If you need a little more structure than that, you can try the popcorn method. Claudio Peroni kind of came up with it. It's a big Kanban board. There's seven lanes that you go through. The first three, we really talked about, problems and observations, what are options to fix it? What are possible experiments you could try and do? And then the corn really just takes you to the commit and ongoing and reviewing and kind of keeping that train going.

Overcoming excuses

Great, more work. We have to work on our process too. It's not enough that we have too much to deliver. There's so many excuses for reasons not to do this. I'm gonna run through a few and then we can wrap up here.

The biggest one I always hear is, it's not us. It's not us that are causing the problem, it's them. It kind of doesn't matter who the them is, but it's them, it's their problem. Well, guess what then? Time to work together, collaborate, and you're gonna do your pop. What's killing your soul? What could we do better? What experiments with them in the room? They're part of your process, pull in the right key people, and you can really make progress on that. Not them, make it about us and get the us in the room.

We don't have time for this, we're overloaded. Well, if you stick to a process and you don't give more visibility into what's going on to the people that need it, you're gonna just get worse over time. You're gonna burn people out, you're not gonna make progress.

Hey, we already tried fixing this. We tried these other things. We had process improvement before, get over it. Well, the fact of the matter is, failing, you may have failed. You may have tried it, but you need to learn from it. Was it a bad idea? Was it too ambitious? Was it a lack of follow-through? You gotta learn from those things and improve. So just the fact that something didn't work out once before doesn't mean you give up.

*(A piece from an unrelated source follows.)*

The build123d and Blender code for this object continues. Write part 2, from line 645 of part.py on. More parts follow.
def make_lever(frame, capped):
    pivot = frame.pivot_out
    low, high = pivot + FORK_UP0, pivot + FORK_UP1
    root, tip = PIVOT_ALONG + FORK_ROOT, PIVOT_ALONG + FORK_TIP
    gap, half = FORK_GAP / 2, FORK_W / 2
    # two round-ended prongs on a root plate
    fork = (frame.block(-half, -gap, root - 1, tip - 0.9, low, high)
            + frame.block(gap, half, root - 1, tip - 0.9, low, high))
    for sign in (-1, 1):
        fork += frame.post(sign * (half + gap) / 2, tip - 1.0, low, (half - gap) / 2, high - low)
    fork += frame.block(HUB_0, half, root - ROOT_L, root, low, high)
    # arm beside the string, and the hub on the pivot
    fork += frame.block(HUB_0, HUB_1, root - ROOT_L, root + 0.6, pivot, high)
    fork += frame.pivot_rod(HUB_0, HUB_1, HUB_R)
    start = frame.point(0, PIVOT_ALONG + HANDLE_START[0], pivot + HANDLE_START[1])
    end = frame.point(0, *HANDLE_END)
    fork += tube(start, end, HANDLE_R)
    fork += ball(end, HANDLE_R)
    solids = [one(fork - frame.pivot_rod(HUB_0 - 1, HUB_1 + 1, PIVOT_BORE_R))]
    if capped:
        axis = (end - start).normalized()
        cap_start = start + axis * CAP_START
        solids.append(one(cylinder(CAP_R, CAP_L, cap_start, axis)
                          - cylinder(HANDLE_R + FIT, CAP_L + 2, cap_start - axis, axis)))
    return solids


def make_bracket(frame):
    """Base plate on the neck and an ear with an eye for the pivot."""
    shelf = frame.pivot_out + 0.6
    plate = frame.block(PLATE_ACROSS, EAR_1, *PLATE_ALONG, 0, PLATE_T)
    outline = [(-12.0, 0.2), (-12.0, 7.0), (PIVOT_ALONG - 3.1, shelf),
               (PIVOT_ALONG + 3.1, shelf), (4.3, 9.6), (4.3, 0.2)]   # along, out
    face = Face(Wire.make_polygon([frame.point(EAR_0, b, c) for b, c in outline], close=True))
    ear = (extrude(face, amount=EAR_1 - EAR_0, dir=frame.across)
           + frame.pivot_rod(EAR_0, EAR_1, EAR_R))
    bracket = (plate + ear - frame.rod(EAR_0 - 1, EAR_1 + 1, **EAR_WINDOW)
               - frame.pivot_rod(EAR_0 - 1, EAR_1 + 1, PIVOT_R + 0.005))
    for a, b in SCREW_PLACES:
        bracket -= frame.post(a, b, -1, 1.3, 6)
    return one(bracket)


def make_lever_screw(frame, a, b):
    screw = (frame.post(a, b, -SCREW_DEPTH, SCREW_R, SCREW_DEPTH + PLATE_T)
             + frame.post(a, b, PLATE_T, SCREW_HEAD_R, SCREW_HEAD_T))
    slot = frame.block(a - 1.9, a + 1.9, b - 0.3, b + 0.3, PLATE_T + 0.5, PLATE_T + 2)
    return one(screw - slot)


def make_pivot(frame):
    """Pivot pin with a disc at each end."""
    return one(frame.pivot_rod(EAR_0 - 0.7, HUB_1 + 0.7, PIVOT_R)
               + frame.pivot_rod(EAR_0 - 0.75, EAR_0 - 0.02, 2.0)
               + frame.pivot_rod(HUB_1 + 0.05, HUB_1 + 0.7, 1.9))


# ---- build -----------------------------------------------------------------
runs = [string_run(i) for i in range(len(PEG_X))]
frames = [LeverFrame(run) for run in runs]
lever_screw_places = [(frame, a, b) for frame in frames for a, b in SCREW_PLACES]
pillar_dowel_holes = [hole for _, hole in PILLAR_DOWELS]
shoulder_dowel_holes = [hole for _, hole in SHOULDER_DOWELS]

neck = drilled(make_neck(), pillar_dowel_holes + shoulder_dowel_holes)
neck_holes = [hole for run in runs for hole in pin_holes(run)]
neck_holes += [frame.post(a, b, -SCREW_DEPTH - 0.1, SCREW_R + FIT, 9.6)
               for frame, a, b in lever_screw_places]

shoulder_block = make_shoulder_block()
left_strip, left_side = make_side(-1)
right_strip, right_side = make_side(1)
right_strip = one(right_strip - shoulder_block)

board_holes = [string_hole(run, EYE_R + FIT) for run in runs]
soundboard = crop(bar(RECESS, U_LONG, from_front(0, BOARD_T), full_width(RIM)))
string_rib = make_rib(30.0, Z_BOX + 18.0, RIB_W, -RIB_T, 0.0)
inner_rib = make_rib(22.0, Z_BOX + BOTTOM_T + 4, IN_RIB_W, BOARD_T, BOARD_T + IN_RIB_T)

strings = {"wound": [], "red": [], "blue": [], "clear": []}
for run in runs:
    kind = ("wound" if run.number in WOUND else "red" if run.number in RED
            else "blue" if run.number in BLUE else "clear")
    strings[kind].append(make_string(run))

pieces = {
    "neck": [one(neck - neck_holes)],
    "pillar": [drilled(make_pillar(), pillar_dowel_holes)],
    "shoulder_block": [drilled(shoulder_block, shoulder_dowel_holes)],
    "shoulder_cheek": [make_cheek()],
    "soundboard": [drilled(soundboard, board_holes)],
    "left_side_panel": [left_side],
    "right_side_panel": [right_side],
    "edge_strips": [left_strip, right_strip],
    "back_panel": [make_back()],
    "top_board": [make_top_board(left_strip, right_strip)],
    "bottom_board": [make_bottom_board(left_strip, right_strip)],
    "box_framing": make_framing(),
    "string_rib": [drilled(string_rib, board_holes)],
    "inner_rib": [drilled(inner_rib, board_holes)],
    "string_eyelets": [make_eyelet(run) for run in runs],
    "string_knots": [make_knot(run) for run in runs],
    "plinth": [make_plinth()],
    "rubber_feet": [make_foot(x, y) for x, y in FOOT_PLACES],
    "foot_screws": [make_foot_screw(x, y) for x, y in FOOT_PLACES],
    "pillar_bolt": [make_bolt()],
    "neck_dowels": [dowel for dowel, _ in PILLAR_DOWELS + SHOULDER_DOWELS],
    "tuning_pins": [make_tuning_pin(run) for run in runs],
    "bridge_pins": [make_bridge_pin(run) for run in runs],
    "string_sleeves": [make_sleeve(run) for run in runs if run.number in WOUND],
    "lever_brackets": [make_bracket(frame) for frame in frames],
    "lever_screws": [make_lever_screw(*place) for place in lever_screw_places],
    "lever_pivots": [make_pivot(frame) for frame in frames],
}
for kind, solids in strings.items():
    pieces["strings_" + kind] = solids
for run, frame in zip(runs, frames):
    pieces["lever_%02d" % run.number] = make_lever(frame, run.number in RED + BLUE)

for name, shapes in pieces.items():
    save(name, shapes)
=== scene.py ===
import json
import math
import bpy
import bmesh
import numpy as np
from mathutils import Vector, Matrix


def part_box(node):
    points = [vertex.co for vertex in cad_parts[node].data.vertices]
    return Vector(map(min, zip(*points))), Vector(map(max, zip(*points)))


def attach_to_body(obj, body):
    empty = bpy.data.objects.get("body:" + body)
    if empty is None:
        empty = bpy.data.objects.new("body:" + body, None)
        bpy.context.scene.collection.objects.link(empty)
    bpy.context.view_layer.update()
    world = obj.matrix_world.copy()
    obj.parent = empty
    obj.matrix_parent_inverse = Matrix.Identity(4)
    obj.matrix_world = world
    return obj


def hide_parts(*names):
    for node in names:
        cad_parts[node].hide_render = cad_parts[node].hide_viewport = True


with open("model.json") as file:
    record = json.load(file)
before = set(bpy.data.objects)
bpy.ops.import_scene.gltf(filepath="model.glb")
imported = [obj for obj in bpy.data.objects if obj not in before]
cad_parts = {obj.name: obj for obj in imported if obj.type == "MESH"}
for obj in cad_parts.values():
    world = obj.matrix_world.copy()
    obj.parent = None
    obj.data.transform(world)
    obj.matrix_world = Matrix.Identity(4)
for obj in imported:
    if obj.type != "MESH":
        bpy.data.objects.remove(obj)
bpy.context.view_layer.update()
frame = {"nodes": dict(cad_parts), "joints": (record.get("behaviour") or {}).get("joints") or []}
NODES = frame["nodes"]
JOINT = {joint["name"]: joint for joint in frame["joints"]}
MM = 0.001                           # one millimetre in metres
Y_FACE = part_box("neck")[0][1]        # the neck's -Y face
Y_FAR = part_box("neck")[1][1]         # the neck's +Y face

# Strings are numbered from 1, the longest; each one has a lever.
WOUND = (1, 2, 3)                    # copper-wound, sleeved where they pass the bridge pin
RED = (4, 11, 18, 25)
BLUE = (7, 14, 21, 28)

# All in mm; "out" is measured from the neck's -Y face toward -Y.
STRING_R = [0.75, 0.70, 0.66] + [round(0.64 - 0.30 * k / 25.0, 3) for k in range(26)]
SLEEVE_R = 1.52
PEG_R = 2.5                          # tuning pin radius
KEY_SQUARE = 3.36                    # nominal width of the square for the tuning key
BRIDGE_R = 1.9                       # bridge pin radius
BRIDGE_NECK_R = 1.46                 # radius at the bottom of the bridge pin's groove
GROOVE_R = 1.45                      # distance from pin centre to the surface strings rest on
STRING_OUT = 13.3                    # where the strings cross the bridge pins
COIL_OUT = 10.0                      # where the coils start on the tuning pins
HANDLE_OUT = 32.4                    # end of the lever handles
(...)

And then, oh, management won't let us. They make us follow some elaborate scheme, they bring in experts and consultants and they dictate it. Well, don't disempower you and your team. If you're doing some experimenting, if you're trying to make things better, there's no management team that's gonna say, don't do that. You start within the strictures they set and you make progress. And by the way, just don't ask for permission. Just try it, tweak things, it'll get better. The results will pay for itself. It'll be good.

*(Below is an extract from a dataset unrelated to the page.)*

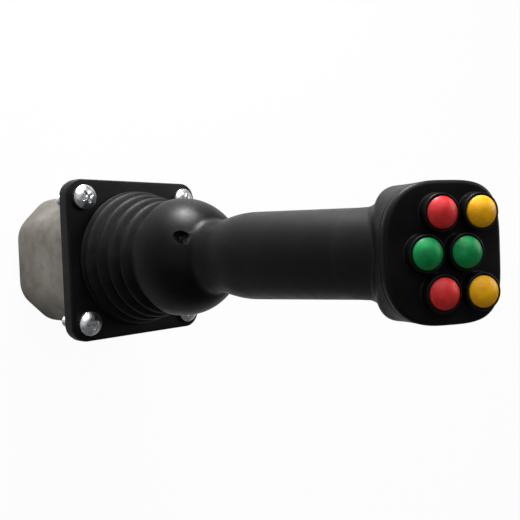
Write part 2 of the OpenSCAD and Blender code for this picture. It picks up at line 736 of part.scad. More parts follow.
// Hub on the lever, with a tongue below that carries the moving peg of the Y spring.
module lever_hub() color(steel) translate([0, 0, pivot_z]) difference() {
    union() {
        translate([-hub_half, -hub_half, -ring_h / 2 - 1]) cube([2 * hub_half, 2 * hub_half, ring_h + 2]);
        translate([-3, 0, moving_peg_z - peg_r - 1])
            cube([6, hub_half, -moving_peg_z + peg_r + 1]);
        translate([0, hub_half - overlap, moving_peg_z]) rotate([-90, 0, 0])
            cylinder(r = peg_r, h = overlap + ring_in - hub_half - 0.4);
    }
    translate([0, 0, -tail_drop]) cylinder(d = lever_d, h = 2 * tail_drop);
    rotate([90, 0, 0]) cylinder(d = pin_d, h = 2 * hub_half + 2, center = true);
}

// Pin through hub and lever, held at both ends by a clip outside the ring.
module cross_pin() color(zinc) translate([0, 0, pivot_z]) rotate([-90, 0, 0]) {
    translate([0, 0, -ring_half - 0.8]) cylinder(d = pin_d, h = 2 * ring_half + 1.6);
    translate([0, 0, -ring_half - clip_gap - clip_t]) cylinder(r = pin_d / 2 + 1.2, h = clip_t);
}

module y_magnet() color(zinc) translate([0, y_magnet_y, pivot_z]) rotate([-90, 0, 0])
    cylinder(r = magnet_r, h = magnet_t);

module tail_ball() color(nylon) translate([0, 0, ball_z]) difference() {
    sphere(d = tail_ball_d);
    cylinder(d = lever_d, h = tail_ball_d);
}

module bellows_collar() color(black_plastic) translate([0, 0, face_z + collar_z])
    tube(collar_r, lever_d / 2, lower_bush_z - collar_z);

/* Grip */

// Point at fraction t of a cubic curve with the given four control points.
function cubic(a, b, c, d, t) = a * pow(1 - t, 3) + 3 * b * t * pow(1 - t, 2)
    + 3 * c * t * t * (1 - t) + d * pow(t, 3);

// Arc about c = [radius, height] with radius r from angle a1 to angle a2, in n steps.
function arc(c, r, a1, a2, n) = [for (i = [0 : n]) let (a = a1 + (a2 - a1) * i / n)
    c + r * [cos(a), sin(a)]];

// Outside of the handle from rim to top, as radius and height above the flange: a ball-shaped
// skirt, a rounding into the neck, a curve out to the swell and a long taper.
function grip_outside(steps = 10) = concat(
    [[rim_r - 0.6, rim_z], [rim_r, rim_z + 0.7]],
    arc([0, dome_z], rim_r, 0, dome_turn, steps),
    arc([neck_r + neck_round, neck_z], neck_round, 180 + dome_turn, 180, 5),
    [for (i = [1 : steps])
        cubic([neck_r, neck_z], [neck_r, neck_z + 7], [swell_r, swell_z - 10],
              [swell_r, swell_z], i / steps)],
    [[handle_top_r, handle_top_z - 1], [handle_top_r - 0.6, handle_top_z - 0.2]]);

function grip_inside() = concat(
    [[rim_r - grip_wall, rim_z]],
    arc([0, dome_z], rim_r - grip_wall, 0, dome_turn, 6),
    arc([neck_r + neck_round, neck_z], neck_round + grip_wall, 180 + dome_turn, 180, 4),
    [[neck_r - grip_wall, neck_z + 7], [handle_top_in_r, neck_z + 16.5],
     [handle_top_in_r, handle_top_z - 0.2]]);

module grip_handle() color(black_plastic) translate([0, 0, face_z]) difference() {
    inside = grip_inside();
    rotate_extrude($fn = 96) polygon(concat(grip_outside(),
        [for (i = [len(inside) - 1 : -1 : 0]) inside[i]]));
    set_screw_line() cylinder(d = set_hole_d, h = rim_r);
}

// Runs +Z along the set screw, starting on the lever's axis.
module set_screw_line() translate([0, 0, set_screw_z]) rotate(-90 - set_screw_angle)
    rotate([0, 90, 0]) translate([0, 0, lever_d / 2]) children();

module lower_grip_bush() color(steel) translate([0, 0, face_z]) difference() {
    translate([0, 0, lower_bush_z]) tube(lower_bush_r, lever_d / 2, lower_bush_len);
    set_screw_line() cylinder(d = set_screw_d, h = lower_bush_r);
}

module set_screw() color(steel) translate([0, 0, face_z]) set_screw_line() {
    len = lower_bush_r - lever_d / 2 + set_screw_proud;
    difference() {
        cylinder(d = set_screw_d, h = len);
        translate([0, 0, len - set_socket_depth]) hexagon(set_screw_d * 0.55, set_socket_depth + overlap);
    }
}

module upper_grip_bush() color(nylon) translate([0, 0, handle_z - 0.2 - upper_bush_len])
    tube(handle_top_in_r - grip_fit, lever_d / 2, upper_bush_len);

/* Head */

// Runs children in the panel's own axes: x across, y up the slope, z out of the panel.
module on_panel() translate([0, -panel_fwd, face_z + panel_z]) rotate([panel_slope, 0, 0]) children();

// Point in direction a of the outline |x/w|^n + |y/l|^n = 1, whose upper half (y > 0) and
// lower half each have their own squareness n, given as [upper, lower].
function superellipse(w, l, squares, a) = let (n = squares[sin(a) > 0 ? 0 : 1])
    pow(pow(abs(cos(a)), n) + pow(abs(sin(a)), n), -1 / n) * [w * cos(a), l * sin(a)];

function ease(t) = let (u = max(0, min(1, t))) u * u * (3 - 2 * u);
function mix(a, b, t) = a + (b - a) * t;

// Ring of the head's skin at fraction t from the handle's top, which is level, to the panel's
// back, which lies on the slope. Each point starts out on the handle's own tube and swings out
// to the panel's outline: early at the sides, and only just under the panel in front.
function head_ring(t, inset, sides) =
    let (back = [-panel_fwd + panel_t * sin(panel_slope), face_z + panel_z - panel_t * cos(panel_slope)],
         bow = (back[1] - handle_z) * 0.4,
         centre = cubic([0, handle_z], [0, handle_z + bow],
                        back - bow * [-sin(panel_slope), cos(panel_slope)], back, t),
         slope = panel_slope * ease(t * 1.15))
    [for (i = [0 : sides - 1])
        let (a = 360 * (i + 0.5) / sides,
             p = superellipse(panel_half_w - inset, panel_half_l - inset, panel_squares, a),
             tube = (handle_top_r - inset) * [cos(a), sin(a)],
             start = flare_start + (sin(a) < 0 ? flare_front - flare_start : -flare_start) * pow(sin(a), 2),
             stop = flare_stop + (0.99 - flare_stop) * pow(sin(a), 2),
             out = ease((t - start) / (stop - start)))
        mix([tube[0], tube[1], centre[1] + (tube[1] - centre[0]) * tan(slope)],
            [p[0], centre[0] + p[1] * cos(slope), centre[1] + p[1] * sin(slope)], out)];

function flat_ring(r, z, sides) = [for (i = [0 : sides - 1])
    [r * cos(360 * (i + 0.5) / sides), r * sin(360 * (i + 0.5) / sides), z]];

// Closed skin through a loop of rings, the last joined to the first.
module ring_loop(rings) {
    sides = len(rings[0]);
    n = len(rings);
    polyhedron([for (ring = rings) each ring],
        [for (j = [0 : n - 1], i = [0 : sides - 1])
            let (a = j * sides, b = (j + 1) % n * sides, k = (i + 1) % sides)
            each [[a + i, b + i, b + k], [a + i, b + k, a + k]]]);
}

// Head housing: lofted shell that flares from the handle's round top to the sloping panel.
module head_housing() color(black_plastic) {
    sides = 48;
    steps = 12;
    floor_t = head_floor / (face_z + panel_z - handle_z);
    difference() {
        ring_loop(concat(
            [for (j = [0 : steps]) head_ring(j / steps, 0, sides)],
            [for (j = [steps : -1 : 3]) head_ring(j / steps, head_wall, sides)],
            [flat_ring(handle_top_r - head_wall, handle_z + head_floor, sides),
             flat_ring(lever_d / 2 + 0.2, handle_z + head_floor, sides),
             flat_ring(lever_d / 2 + 0.2, handle_z, sides)]));
        panel_screw_places() {
            translate([0, 0, -head_wall * 2]) cylinder(r = panel_screw_r + screw_clear, h = head_wall * 4);
            cylinder(r = panel_screw_head_r + screw_clear, h = head_wall);
        }
    }
}

// The two screws through the head's back wall into the panel's lug: z = 0 is the seat of
// the screw's head, half-way through the wall, and +Z runs out through the wall.
module panel_screw_places() on_panel() for (side = [-1, 1])
    translate([side * panel_screw_x, panel_half_l - head_wall / 2, -panel_t - lug_h / 2])
        rotate([-90, 0, 0]) children();

module lever_washer() color(zinc) translate([0, 0, handle_z + head_floor])
    tube(washer_r, lever_d / 2 + 0.2, washer_t);

module lever_nut() color(zinc) translate([0, 0, handle_z + head_floor + washer_t]) difference() {
    hexagon(lever_d * 1.8, nut_h);
    translate([0, 0, -overlap]) cylinder(d = lever_d, h = nut_h + 2 * overlap);
}

module panel_outline(inset = 0) polygon([for (i = [0 : 71])
    superellipse(panel_half_w - inset, panel_half_l - inset, panel_squares, 360 * (i + 0.5) / 72)]);

// Sloping front panel with a hole for each switch and two screw lugs behind its upper edge.
module button_panel() color(black_plastic) difference() {
    union() {
        on_panel() {
            translate([0, 0, -panel_t]) linear_extrude(panel_t - panel_bevel) panel_outline();
            hull() {
                translate([0, 0, -panel_bevel]) linear_extrude(0.01) panel_outline();
                translate([0, 0, -0.01]) linear_extrude(0.01) panel_outline(panel_bevel);
            }
            translate([-lug_w / 2, 0, -panel_t]) rotate([90, 0, 90]) linear_extrude(lug_w)
                polygon([[lug_y, -lug_h], [lug_end - lug_draft, -lug_h], [lug_end, overlap],
                         [lug_y, overlap]]);
        }
    }
    panel_screw_places() translate([0, 0, -panel_screw_len - 0.2])
        cylinder(r = panel_screw_r + screw_fit, h = panel_screw_len);
    on_panel() for (p = button_pts) translate([p[0], p[1], -panel_t - overlap])
        cylinder(d = switch_d, h = panel_t + 2 * overlap);
}

module panel_screws() color(steel) panel_screw_places()
    pan_screw(panel_screw_r, panel_screw_head_r, panel_screw_head_h, panel_screw_len,
              panel_screw_r, head_wall / 2);

/* Buttons */

// Switch bodies: a threaded barrel behind the panel and a bezel with an upright rim in front.
module button_switches() color(black_plastic) on_panel()
    for (p = button_pts) translate([p[0], p[1], 0]) difference() {
        union() {
            translate([0, 0, -switch_len]) cylinder(d = switch_d, h = switch_len + 0.01);
            cylinder(r = bezel_r, h = bezel_h);
        }
        translate([0, 0, bezel_floor]) cylinder(r = bezel_in_r, h = bezel_h);
        translate([0, 0, -stem_len - button_travel]) cylinder(r = stem_d / 2 + stem_clear, h = switch_len);
    }

module switch_nuts() color(zinc) on_panel()
    for (p = button_pts) translate([p[0], p[1], -panel_t - 2])
        tube(switch_d / 2 + nut_wall, switch_d / 2, 2);

module switch_board() color(board_green) on_panel() {
    x = panel_half_w - board_side_gap;
    top = panel_half_l - board_top_gap;
    low = board_low_gap - panel_half_l;
    translate([0, 0, -switch_len - board_t]) linear_extrude(board_t)
        polygon(rounded([[x, low], [x, top], [-x, top], [-x, low]], board_corner_r, 4));
}

// A domed cap on its stem. The dome is an arc through the rim and the crown.
module button(col, row, tint) {
    p = button_at(col, row);
    cap_r = cap_d / 2;
    dome_r = (cap_r * cap_r + cap_dome_h * cap_dome_h) / (2 * cap_dome_h);
    rim = asin(cap_r / dome_r);
    top = cap_base_h + cap_side_h;
    color(tint) on_panel() translate([p[0], p[1], 0]) rotate_extrude() polygon(concat(
        [[0, -stem_len + 0.2], [stem_d / 2, -stem_len + 0.2], [stem_d / 2, cap_base_h], [cap_r, cap_base_h]],
        [for (i = [0 : 6]) let (angle = rim * (1 - i / 6))
            [dome_r * sin(angle), top + cap_dome_h - dome_r + dome_r * cos(angle)]]));
}

module left_red_button() button(-1, 0, cap_red);
module left_yellow_button() button(-1, 1, cap_yellow);
module lower_green_button() button(0, 0, cap_green);
module upper_green_button() button(0, 1, cap_green);
module right_red_button() button(1, 0, cap_red);
module right_yellow_button() button(1, 1, cap_yellow);

housing_can();
can_screws();
cable_grommet();
flange_gasket();
flange_plate();
mounting_screws();
frame_screws();
bearing_frame();
frame_bushes();
x_return_spring();
x_sensor_board();
sensor_pillars();
upper_posts();
gate_plate();
lower_posts();
control_board();
board_header();
board_posts();
rubber_bellows();
gimbal_ring();
gimbal_axles();
x_magnet();
pin_bushes();
y_return_spring();
y_sensor_board();
y_sensor_pillars();
lever_tube();
lever_hub();
cross_pin();
y_magnet();
tail_ball();
bellows_collar();
lower_grip_bush();
upper_grip_bush();
grip_handle();
set_screw();
head_housing();
lever_washer();
lever_nut();
button_panel();
panel_screws();
button_switches();
switch_nuts();
switch_board();
left_red_button();
left_yellow_button();
lower_green_button();
upper_green_button();
right_red_button();
right_yellow_button();
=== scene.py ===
"""Panel joystick with a six-button palm grip: modelled skins and finishes round the CAD frame.

Lengths are millimetres and angles degrees. A piece turns to metres when its mesh is made.
Z runs up along the lever and the buttons face -Y, as in the frame.
"""

import json
import math

import bpy
import bmesh
import numpy as np
from mathutils import Matrix, Vector


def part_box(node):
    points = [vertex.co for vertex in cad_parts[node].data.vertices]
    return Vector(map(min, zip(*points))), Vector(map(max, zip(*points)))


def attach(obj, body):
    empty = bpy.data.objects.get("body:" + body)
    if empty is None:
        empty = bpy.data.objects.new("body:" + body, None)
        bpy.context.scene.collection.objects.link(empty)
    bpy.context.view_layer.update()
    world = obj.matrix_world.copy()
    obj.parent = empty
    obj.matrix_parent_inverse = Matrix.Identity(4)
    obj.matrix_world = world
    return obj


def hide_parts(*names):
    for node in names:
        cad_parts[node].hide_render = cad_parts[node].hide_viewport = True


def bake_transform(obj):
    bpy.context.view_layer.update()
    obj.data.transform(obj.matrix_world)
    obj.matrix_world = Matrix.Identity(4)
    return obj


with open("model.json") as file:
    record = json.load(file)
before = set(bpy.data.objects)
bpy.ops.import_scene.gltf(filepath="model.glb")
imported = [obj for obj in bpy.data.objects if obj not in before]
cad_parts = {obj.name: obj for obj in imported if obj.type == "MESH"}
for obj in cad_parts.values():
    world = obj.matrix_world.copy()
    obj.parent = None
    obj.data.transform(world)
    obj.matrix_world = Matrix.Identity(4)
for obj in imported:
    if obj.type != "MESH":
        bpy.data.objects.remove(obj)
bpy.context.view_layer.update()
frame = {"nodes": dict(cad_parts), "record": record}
MM = 0.001


def span(node):
    """Lowest and highest corner of a CAD node, in millimetres."""
    low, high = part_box(node)
    return np.array(low) / MM, np.array(high) / MM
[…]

Okay, this is the Agile process, the Agile manifesto specifically. If you look through it, I think you'll see a lot of the kind of themes I'm hitting on, individuals and interactions. Working software, we can say a working process. Customer collaboration, I really think in this case, it's stakeholder collaboration and then responding to change, right? So this is really Agile, this is the heart of it and apply it to your process can be great.

So again, channeling my Dr. Seuss, repeating that same idea that I'm asking you all to try. In a lively hub where ideas fly in dart, the team map their processes, each playing their part. Keep it all light, let's empower and grow, getting sure that our output has value to show. They tweaked and they tested and with agility played, finding new ways for their efforts could sway. From shadows of old, they emerged step-by-step, their process now streamlined, efficient and light.

So thank you all so much. Please reach out if you're on this journey or even thinking about it. And here's some resources that I just love and have used, gone back to over and over. Thank you very much.

I just wanted to remind everyone that there is a Discord server where if you want to continue the conversation, you can. Before Andrew steps away, there was one question from Discord and everyone wants to know, where did you get the pictures from?

Oh, just playing with Mid Journey. It turns out it's pretty good at doing that. A little bit of Dr. Seuss and you have to use Mid Journey, by the way, because Dali will say, oh, you can't say Dr. Seuss, that's like protected. So Mid Journey, but it was fun and I probably spent too much time on that, but.